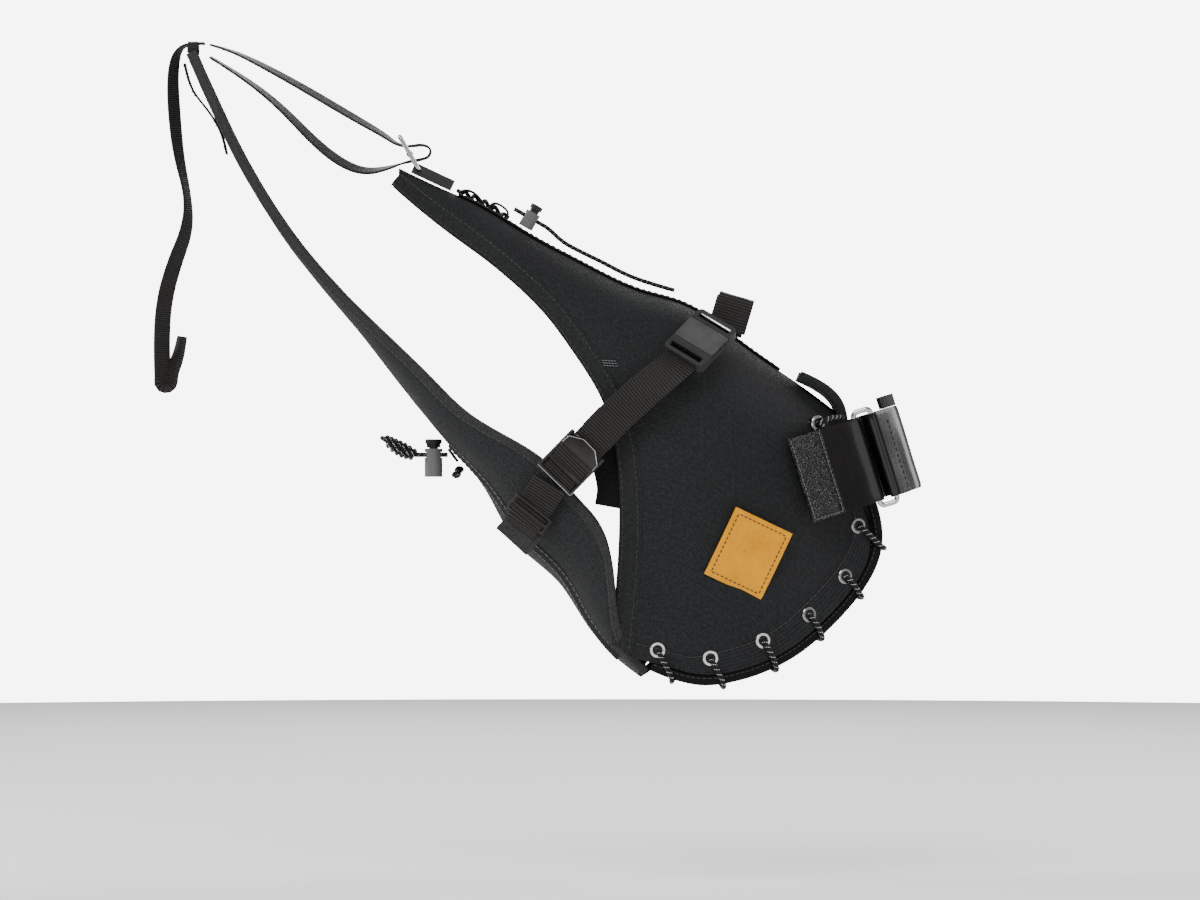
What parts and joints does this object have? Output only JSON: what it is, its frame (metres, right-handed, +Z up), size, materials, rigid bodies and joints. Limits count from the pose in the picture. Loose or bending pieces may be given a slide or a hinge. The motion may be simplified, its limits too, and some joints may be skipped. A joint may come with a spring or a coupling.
{
  "type": "saddle bag",
  "caption": "Empty bikepacking saddle-bag holster: laced fabric shell with long lower panel, seatpost strap, rail straps, cord locks and closure strap.",
  "frame": {"origin": "centre of the seatpost clamp, on the seatpost's axis", "axes": "+X forwards along the bicycle, +Y to its left, +Z up"},
  "size_m": [0.4273, 0.1366, 0.3642],
  "materials": {
    "shell_fabric": "coarse woven nylon, matt",
    "lining_fabric": "smooth coated lining",
    "stiffener_sheet": "moulded sheet",
    "binding": "glossy bound edge",
    "webbing": "ribbed webbing",
    "narrow_webbing": "narrow ribbed webbing",
    "coated_strap": "smooth coated strap, semi-gloss",
    "hook_tape": "hook tape",
    "grip_rubber": "matt grip",
    "nickel": "polished nickel",
    "plate_metal": "satin anodised",
    "magnet": "plated magnet",
    "black_plastic": "moulded acetal, satin",
    "spring_steel": "spring wire",
    "elastic_cord": "braided elastic with light flecks",
    "label_leather": "vegetable-tanned, embossed edge",
    "tab_patch": "sewn patch"
  },
  "bodies": {
    "bag_shell": {"side_panel_right": "shell_fabric", "side_panel_left": "shell_fabric", "side_stiffener_right": "stiffener_sheet", "side_stiffener_left": "stiffener_sheet", "side_lining_right": "lining_fabric", "side_lining_left": "lining_fabric", "eyelets": "nickel", "gusset_strip": "shell_fabric", "gusset_flap": "binding", "rim_piping_right": "binding", "rim_piping_left": "binding", "side_label": "label_leather", "lacing_right": "elastic_cord", "lacing_left": "elastic_cord", "spine_webbing": "webbing", "spine_loop": "webbing", "post_strap": "coated_strap", "post_pad": "grip_rubber", "post_ring": "nickel", "post_strap_base": "coated_strap", "rail_webbing_right": "webbing", "rail_webbing_left": "webbing", "buckle_frame_right": "black_plastic", "buckle_frame_left": "black_plastic", "buckle_magnets": "magnet", "rail_loop_right": "webbing", "rail_loop_left": "webbing", "tongue_keeper": "black_plastic", "closure_strap_runs": "narrow_webbing", "top_bungee": "elastic_cord", "bungee_loop": "webbing"},
    "lower_panel": {"lower_panel_fabric": "shell_fabric", "lower_panel_stiffener": "stiffener_sheet", "lower_panel_lining": "lining_fabric", "light_loops": "webbing", "tail_loop": "webbing", "closure_strap_tail": "narrow_webbing", "closure_strap_end": "narrow_webbing", "lower_bungee": "elastic_cord", "lower_bungee_tab": "tab_patch", "lower_bungee_knot": "elastic_cord", "web_slider_right": "black_plastic", "web_slider_left": "black_plastic", "lower_webbing_right": "webbing", "lower_webbing_left": "webbing", "sewn_anchors": "webbing"},
    "strap_tab": {"strap_tab": "coated_strap", "strap_hook_tape": "hook_tape"},
    "ladder_lock_right": {"ladder_lock_right": "black_plastic"},
    "ladder_lock_left": {"ladder_lock_left": "black_plastic"},
    "release_plate_right": {"release_plate_right": "plate_metal"},
    "release_plate_left": {"release_plate_left": "plate_metal"},
    "tongue_ring": {"tongue_ring": "nickel", "tongue_roller": "black_plastic"},
    "top_lock": {"top_lock_barrel": "black_plastic", "top_lock_spring": "spring_steel"},
    "top_plunger": {"top_lock_plunger": "black_plastic"},
    "lower_lock": {"lower_lock_barrel": "black_plastic", "lower_lock_spring": "spring_steel"},
    "lower_plunger": {"lower_lock_plunger": "black_plastic"}
  },
  "joints": [
    {"name": "lower_panel_hinge", "type": "hinge", "parent": "bag_shell", "child": "lower_panel", "pos_m": [-0.1345, 0, -0.1215], "axis": [0, -1, 0], "range_deg": [0, 8]},
    {"name": "strap_tab_peel", "type": "hinge", "parent": "bag_shell", "child": "strap_tab", "pos_m": [-0.01041, -0.0255, -0.00324], "axis": [-0.2974, 0, 0.9548], "range_deg": [0, 90]},
    {"name": "ladder_lock_right_tilt", "type": "hinge", "parent": "lower_panel", "child": "ladder_lock_right", "pos_m": [-0.18255, -0.0635, -0.01271], "axis": [-0.7141, 0, 0.7001], "range_deg": [0, 28]},
    {"name": "ladder_lock_left_tilt", "type": "hinge", "parent": "lower_panel", "child": "ladder_lock_left", "pos_m": [-0.18255, 0.0635, -0.01271], "axis": [0.7141, 0, -0.7001], "range_deg": [0, 28]},
    {"name": "release_plate_right_slide", "type": "slide", "parent": "bag_shell", "child": "release_plate_right", "axis": [0.7861, -0.3816, -0.4863], "range_m": [0, 0.005]},
    {"name": "release_plate_left_slide", "type": "slide", "parent": "bag_shell", "child": "release_plate_left", "axis": [0.7861, 0.3816, -0.4863], "range_m": [0, 0.005]},
    {"name": "tongue_ring_swing", "type": "hinge", "parent": "bag_shell", "child": "tongue_ring", "pos_m": [-0.2602, 0, 0.1591], "axis": [0, 1, 0], "range_deg": [-3, 8]},
    {"name": "top_lock_slide", "type": "slide", "parent": "bag_shell", "child": "top_lock", "axis": [0.8682, 0, -0.4961], "range_m": [-0.004, 0.004]},
    {"name": "top_plunger_press", "type": "slide", "parent": "top_lock", "child": "top_plunger", "axis": [-0.4961, 0, -0.8682], "range_m": [0, 0.0018], "stiffness_N_per_m": 300},
    {"name": "lower_lock_slide", "type": "slide", "parent": "lower_panel", "child": "lower_lock", "axis": [-1, 0, 0], "range_m": [0, 0.004]},
    {"name": "lower_plunger_press", "type": "slide", "parent": "lower_lock", "child": "lower_plunger", "axis": [0, 0, -1], "range_m": [0, 0.0025], "stiffness_N_per_m": 300}
  ]
}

Given instruction -
Word for word, restate all of the data shown above.

Result for this exercise -
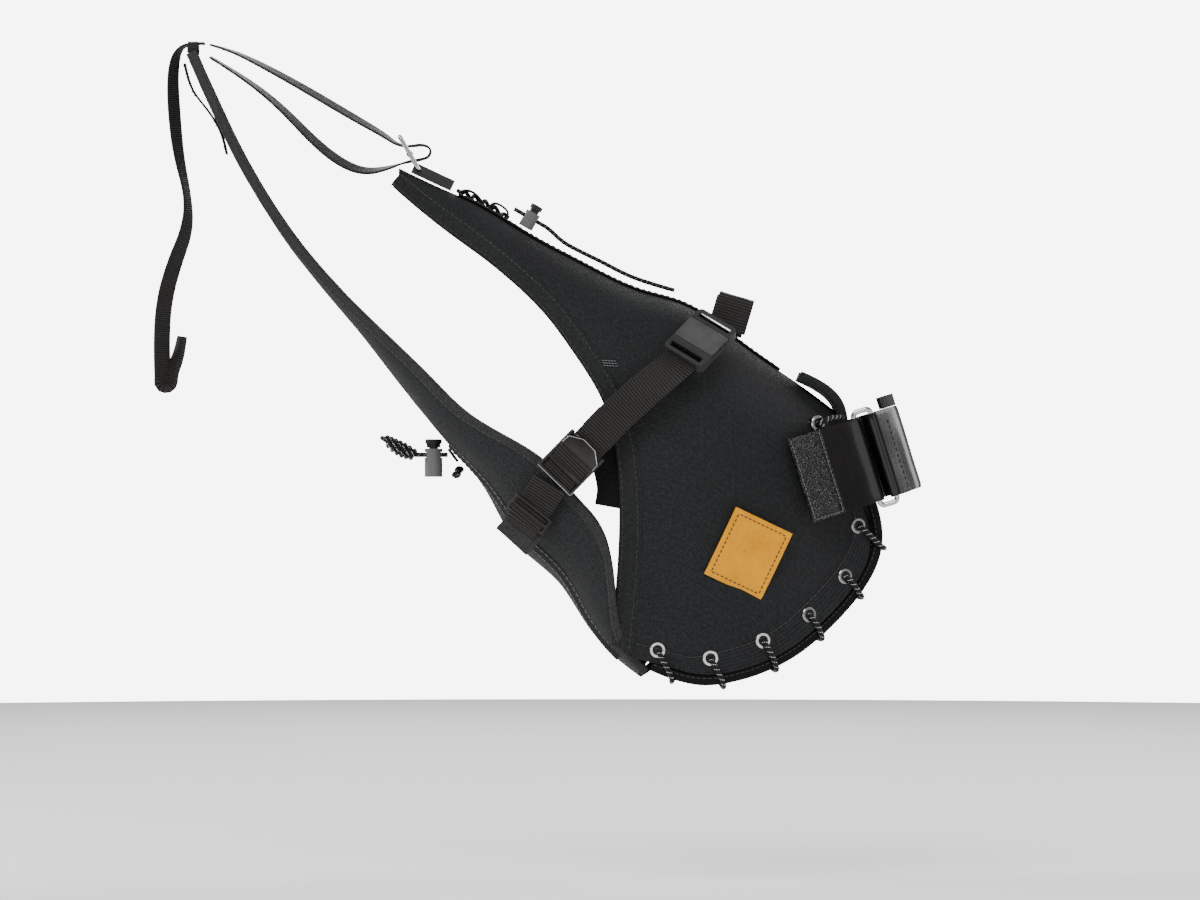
What parts and joints does this object have? Output only JSON: what it is, its frame (metres, right-handed, +Z up), size, materials, rigid bodies and joints. Limits count from the pose in the picture. Loose or bending pieces may be given a slide or a hinge. The motion may be simplified, its limits too, and some joints may be skipped. A joint may come with a spring or a coupling.
{
  "type": "saddle bag",
  "caption": "Empty bikepacking saddle-bag holster: laced fabric shell with long lower panel, seatpost strap, rail straps, cord locks and closure strap.",
  "frame": {"origin": "centre of the seatpost clamp, on the seatpost's axis", "axes": "+X forwards along the bicycle, +Y to its left, +Z up"},
  "size_m": [0.4273, 0.1366, 0.3642],
  "materials": {
    "shell_fabric": "coarse woven nylon, matt",
    "lining_fabric": "smooth coated lining",
    "stiffener_sheet": "moulded sheet",
    "binding": "glossy bound edge",
    "webbing": "ribbed webbing",
    "narrow_webbing": "narrow ribbed webbing",
    "coated_strap": "smooth coated strap, semi-gloss",
    "hook_tape": "hook tape",
    "grip_rubber": "matt grip",
    "nickel": "polished nickel",
    "plate_metal": "satin anodised",
    "magnet": "plated magnet",
    "black_plastic": "moulded acetal, satin",
    "spring_steel": "spring wire",
    "elastic_cord": "braided elastic with light flecks",
    "label_leather": "vegetable-tanned, embossed edge",
    "tab_patch": "sewn patch"
  },
  "bodies": {
    "bag_shell": {"side_panel_right": "shell_fabric", "side_panel_left": "shell_fabric", "side_stiffener_right": "stiffener_sheet", "side_stiffener_left": "stiffener_sheet", "side_lining_right": "lining_fabric", "side_lining_left": "lining_fabric", "eyelets": "nickel", "gusset_strip": "shell_fabric", "gusset_flap": "binding", "rim_piping_right": "binding", "rim_piping_left": "binding", "side_label": "label_leather", "lacing_right": "elastic_cord", "lacing_left": "elastic_cord", "spine_webbing": "webbing", "spine_loop": "webbing", "post_strap": "coated_strap", "post_pad": "grip_rubber", "post_ring": "nickel", "post_strap_base": "coated_strap", "rail_webbing_right": "webbing", "rail_webbing_left": "webbing", "buckle_frame_right": "black_plastic", "buckle_frame_left": "black_plastic", "buckle_magnets": "magnet", "rail_loop_right": "webbing", "rail_loop_left": "webbing", "tongue_keeper": "black_plastic", "closure_strap_runs": "narrow_webbing", "top_bungee": "elastic_cord", "bungee_loop": "webbing"},
    "lower_panel": {"lower_panel_fabric": "shell_fabric", "lower_panel_stiffener": "stiffener_sheet", "lower_panel_lining": "lining_fabric", "light_loops": "webbing", "tail_loop": "webbing", "closure_strap_tail": "narrow_webbing", "closure_strap_end": "narrow_webbing", "lower_bungee": "elastic_cord", "lower_bungee_tab": "tab_patch", "lower_bungee_knot": "elastic_cord", "web_slider_right": "black_plastic", "web_slider_left": "black_plastic", "lower_webbing_right": "webbing", "lower_webbing_left": "webbing", "sewn_anchors": "webbing"},
    "strap_tab": {"strap_tab": "coated_strap", "strap_hook_tape": "hook_tape"},
    "ladder_lock_right": {"ladder_lock_right": "black_plastic"},
    "ladder_lock_left": {"ladder_lock_left": "black_plastic"},
    "release_plate_right": {"release_plate_right": "plate_metal"},
    "release_plate_left": {"release_plate_left": "plate_metal"},
    "tongue_ring": {"tongue_ring": "nickel", "tongue_roller": "black_plastic"},
    "top_lock": {"top_lock_barrel": "black_plastic", "top_lock_spring": "spring_steel"},
    "top_plunger": {"top_lock_plunger": "black_plastic"},
    "lower_lock": {"lower_lock_barrel": "black_plastic", "lower_lock_spring": "spring_steel"},
    "lower_plunger": {"lower_lock_plunger": "black_plastic"}
  },
  "joints": [
    {"name": "lower_panel_hinge", "type": "hinge", "parent": "bag_shell", "child": "lower_panel", "pos_m": [-0.1345, 0, -0.1215], "axis": [0, -1, 0], "range_deg": [0, 8]},
    {"name": "strap_tab_peel", "type": "hinge", "parent": "bag_shell", "child": "strap_tab", "pos_m": [-0.01041, -0.0255, -0.00324], "axis": [-0.2974, 0, 0.9548], "range_deg": [0, 90]},
    {"name": "ladder_lock_right_tilt", "type": "hinge", "parent": "lower_panel", "child": "ladder_lock_right", "pos_m": [-0.18255, -0.0635, -0.01271], "axis": [-0.7141, 0, 0.7001], "range_deg": [0, 28]},
    {"name": "ladder_lock_left_tilt", "type": "hinge", "parent": "lower_panel", "child": "ladder_lock_left", "pos_m": [-0.18255, 0.0635, -0.01271], "axis": [0.7141, 0, -0.7001], "range_deg": [0, 28]},
    {"name": "release_plate_right_slide", "type": "slide", "parent": "bag_shell", "child": "release_plate_right", "axis": [0.7861, -0.3816, -0.4863], "range_m": [0, 0.005]},
    {"name": "release_plate_left_slide", "type": "slide", "parent": "bag_shell", "child": "release_plate_left", "axis": [0.7861, 0.3816, -0.4863], "range_m": [0, 0.005]},
    {"name": "tongue_ring_swing", "type": "hinge", "parent": "bag_shell", "child": "tongue_ring", "pos_m": [-0.2602, 0, 0.1591], "axis": [0, 1, 0], "range_deg": [-3, 8]},
    {"name": "top_lock_slide", "type": "slide", "parent": "bag_shell", "child": "top_lock", "axis": [0.8682, 0, -0.4961], "range_m": [-0.004, 0.004]},
    {"name": "top_plunger_press", "type": "slide", "parent": "top_lock", "child": "top_plunger", "axis": [-0.4961, 0, -0.8682], "range_m": [0, 0.0018], "stiffness_N_per_m": 300},
    {"name": "lower_lock_slide", "type": "slide", "parent": "lower_panel", "child": "lower_lock", "axis": [-1, 0, 0], "range_m": [0, 0.004]},
    {"name": "lower_plunger_press", "type": "slide", "parent": "lower_lock", "child": "lower_plunger", "axis": [0, 0, -1], "range_m": [0, 0.0025], "stiffness_N_per_m": 300}
  ]
}